GENOME REPLICATION AND TRANSCRIPTION

 

The putative origin of replication was positioned in the intergenic region between the rpmH and dnaA genes, as determined by GC skew analysis (Fig. A1), and supported by the presence of six dnaA boxes, AT-rich repeat and genes typically associated with the origin (e.g., gyrB, dnaA, dnaN, rpmH) (Fig. A2). The location of the putative terminus of replication at around 1.70 Mbp is also supported by strong GC skew inflection at this point.

Operon predictions were accomplished using the PathoLogic system. PathoLogic uses the following criteria to call a gene group a putative operon: a) transcriptional orientation (sets of genes transcribed in one direction are called directons); b) the distances between the genes within a directon; and c) the genes’  functional classes and pathway assignments. Altogether there are 482 predicted operons containing up to 12 genes.

Coding strand preference was calculated as the difference between the number of coding bases in the two strands using a sliding window (Fig.A3).

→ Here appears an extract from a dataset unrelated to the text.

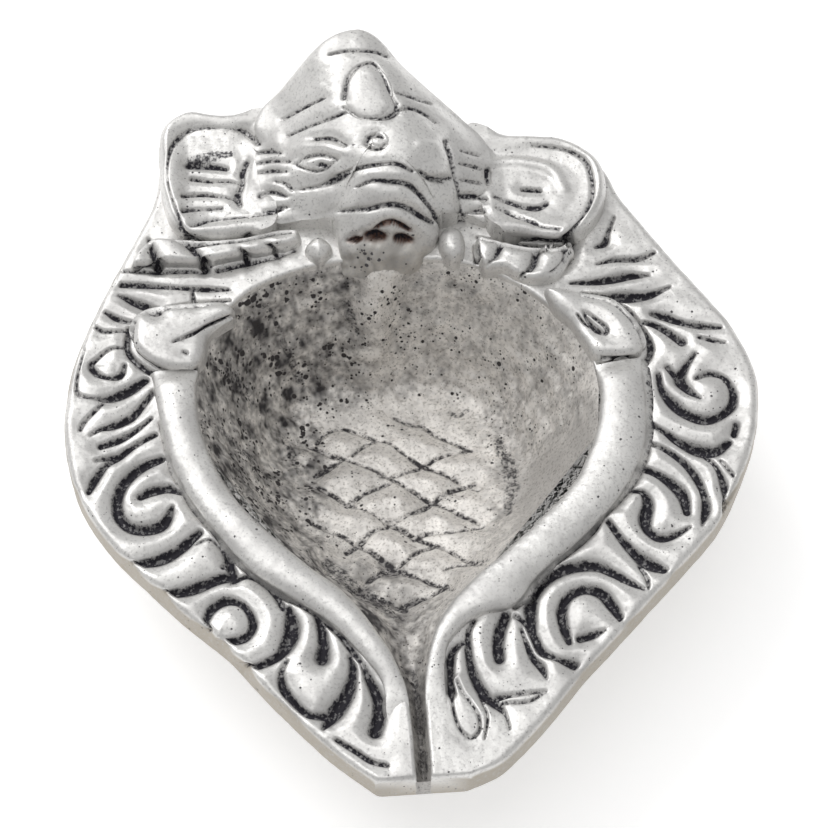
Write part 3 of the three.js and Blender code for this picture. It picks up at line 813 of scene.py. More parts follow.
# Cuts of the scrolls on the right, from the spout to the back
RIGHT_SCROLLS: tuple[Line, ...] = (
    (
        (4.8, -29.7, 0.2), (3.7, -30.6, 0.35), (3.2, -32.7, 0.45), (3.2, -35.2, 0.4), (3.2, -36.3, 0.12),
        (3.4, -38.4, 0.1), (4, -39.9, 0.1), (4.9, -40.6, 0.12), (5.7, -39.9, 0.12), (5.8, -38.3, 0.1),
        (5.2, -36.8, 0.1), (4.4, -35.5, 0.1), (3.9, -34.1, 0.12),
    ),
    ((6, -35.4, 0.1), (6.7, -38.3, 0.1), (6.2, -40.8, 0.06)),
    (
        (6.2, -27.2, 0.2), (5.5, -28.5, 0.25), (5.4, -31.9, 0.4), (5.9, -34.2, 0.5), (6.8, -36, 0.5),
        (7.8, -37, 0.4), (8.6, -38.3, 0.15), (8.9, -39.9, 0.08),
    ),
    ((7.8, -36.2, 0.3), (10.3, -36, 0.15), (12.9, -35.9, 0.12)),
    ((8.4, -36.8, 0.15), (11.2, -36.9, 0.12), (13, -35.9, 0.1)),
    ((9.6, -26.8, 0.5), (8.9, -28.3, 0.6), (8.5, -30, 0.6), (8.5, -31.7, 0.55)),
    (
        (10.6, -26.9, 0.2), (11.8, -27.9, 0.35), (12.4, -29.5, 0.4), (13, -31.2, 0.4), (14.5, -32.2, 0.25),
        (16.3, -33, 0.5),
    ),
    ((11.1, -28.5, 0.15), (11.5, -30.2, 0.25), (12, -31.8, 0.35), (12.8, -33, 0.4), (13.2, -34.5, 0.1)),
    (
        (12.3, -29, 0.35), (12.2, -27, 0.6), (12.5, -25, 0.7), (13.6, -23.2, 0.8), (15.5, -22, 0.7),
        (17.5, -21.5, 0.65), (19.8, -21.6, 0.6), (21.5, -22.6, 0.45), (23.3, -24, 0.3),
        (24.5, -24.8, 0.15),
    ),
    (
        (16, -30.3, 0.35), (15.6, -28.5, 0.5), (15.6, -26.5, 0.55), (16.5, -25, 0.5), (18.3, -24.3, 0.5),
        (20, -24.9, 0.6), (21, -26.5, 0.55), (21.7, -28, 0.35),
    ),
    ((17.2, -30, 0.4), (18.5, -29.7, 0.4), (19.9, -29.3, 0.1)),
    (
        (10.7, -25.8, 0.3), (11.8, -24.8, 0.4), (13.2, -22.8, 0.45), (15.1, -21, 0.4), (17.5, -19.3, 0.4),
        (19.8, -17.4, 0.35), (21.2, -15.8, 0.2), (22.8, -13.8, 0.5), (24.4, -11.8, 0.6), (25.6, -9.8, 0.6),
        (26.6, -7.2, 0.5), (26.9, -4.5, 0.35), (27.2, -2, 0.4), (27.2, 0, 0.4), (27.2, 2, 0.4),
    ),
    ((21.6, -16.4, 0.3), (22.6, -18.3, 0.35), (23.8, -20.1, 0.5), (25.2, -21.6, 0.7), (27.1, -22.7, 0.35)),
    ((24.4, -22, 0.2), (25, -23.8, 0.2), (25, -24.8, 0.1)),
    (
        (24.4, -12.8, 0.2), (25.7, -13.2, 0.3), (26.1, -14.5, 0.6), (25.6, -16.2, 0.7), (25.7, -17.6, 0.5),
        (26.8, -18.7, 0.45), (28.4, -18.6, 0.35), (30.3, -17.8, 0.1),
    ),
    ((26.2, -10.2, 0.35), (27.6, -11, 0.4), (29, -12.3, 0.55), (30, -13.8, 0.6), (30.2, -15.8, 0.4)),
    (
        (27, -7, 0.15), (29.1, -8.3, 0.3), (30.8, -10.1, 0.35), (31.9, -12.2, 0.4), (32.3, -14.2, 0.35),
        (32.3, -15.5, 0.5), (31.6, -17.6, 0.15),
    ),
    (
        (27.5, -4.7, 0.2), (29, -5.9, 0.3), (30.5, -7.2, 0.5), (32.5, -8.3, 0.75), (34.3, -8.5, 0.6),
        (35.8, -7.6, 0.35),
    ),
    ((36.5, -6.6, 0.35), (36.9, -5.5, 0.35)),
    ((33, -9, 0.3), (34, -10.7, 0.2), (34.6, -13, 0.4), (34.6, -15.5, 0.3), (34.2, -16.8, 0.1)),
    ((34.6, -9.9, 0.12), (35.8, -11.9, 0.15)),
    (
        (29.1, 1.5, 0.3), (29.2, -0.3, 0.35), (30.3, -2.3, 0.6), (31.8, -3.8, 0.55), (33.6, -4.5, 0.6),
        (35.4, -4.1, 0.45), (36.8, -2.8, 0.5), (37, -1, 0.35), (36.2, 0.6, 0.25), (34.6, 1.2, 0.3),
        (33.2, 0.7, 0.2),
    ),
    ((33.4, 3.9, 0.2), (32.2, 2.3, 0.35), (31.4, 0.8, 0.6), (32.3, -0.8, 0.4), (33.3, -1.9, 0.12)),
    ((30.2, 2.4, 0.3), (31.3, 0.9, 0.4)),
    ((28.2, 8.4, 0.2), (29.6, 7.9, 0.35), (30.9, 6.9, 0.4), (32.2, 5.6, 0.45)),
    ((29.3, 9.5, 0.3), (30.8, 9, 0.45), (32.5, 8.1, 0.35), (34.6, 7.5, 0.35), (36.7, 7.1, 0.2)),
    ((34.2, 6, 0.2), (36, 5.3, 0.2), (37, 5, 0.1)),
    ((21.7, 12.6, 0.2), (24, 12.2, 0.3), (26.6, 12, 0.65), (29, 12, 0.45), (31.7, 12.8, 0.1)),
    (
        (25.3, 11.7, 0.35), (26.5, 10.2, 0.3), (27.6, 8.3, 0.3), (28.3, 6.5, 0.35), (28.6, 5, 0.35),
        (28.1, 3.6, 0.3), (27.3, 2.9, 0.3), (26, 2.9, 0.4), (23, 3.6, 0.25),
    ),
    ((20.5, 14.1, 0.15), (23, 14.2, 0.35), (25.5, 14.5, 0.5), (27.5, 14.8, 0.45), (29.5, 14.5, 0.15)),
    ((23.7, 16.4, 0.1), (26, 17, 0.3), (28.5, 16.9, 0.3), (30.4, 17.6, 0.2)),
    ((23.9, 18.8, 0.2), (24.9, 19.3, 0.35), (25.4, 20.5, 0.2), (26.4, 22.7, 0.1)),
)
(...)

The genomic GC-skew (Fig.A1) was used to confirm the location of the chromosomal origin of replication. In some other bacteria, it has been shown that deviations from a smooth curve in GC-skew profiles correspond to regions with major genomic rearrangements. The Legionella profile is similar to that of E. coli (Roten et al, Nucl.Acid Res. 2002, 30(1):142-144; http://www2.unil.ch/igbm/genomics/Genomic_landscape.html) with sites of origin and termination of replication positioned unambiguously, and does not display any evidence of genomic rearrangements (compare for examples with described cases of major genomic translocations detected by GC skew for H.pylori (Grigoriev, TIG 2000 16(9):376-378)). If such events did in fact occur in the form of major translocations or horizontal transfer during the genome’s evolution, these exchanged or inserted regions either had similar GC content to the genome as a whole, or these events took place early in the species’ history allowing the rearranged regions enough time to conform to the surrounding sequence attributes.

 

 

Fig. A1. Cumulative GC skew in a sliding window of 3 Kbp. For illustrative purposes position 0 was shifted away from the oriC. Minimum of the function corresponds to the origin and maximum to the terminus of replication.

 

 

 

 

 

 

 

 

 

 

 

 

 

 

Fig. S3. Genes and motifs in the genomic origin of replication region. Orange boxes - genes, with arrows showing the transcription orientation, blue - dnaA boxes and AT-rich repeats.

 

 

 

 

 

 

 

 

 

Fig.A3. Coding strand preference in Legionella genome calculated in a sliding window of 100 Kbp. Green - leading strand, gray - lagging strand. Position 0 corresponds to oriC, terminus located approximately at 1.7 Mbp, at the position of the coding preference function inflection.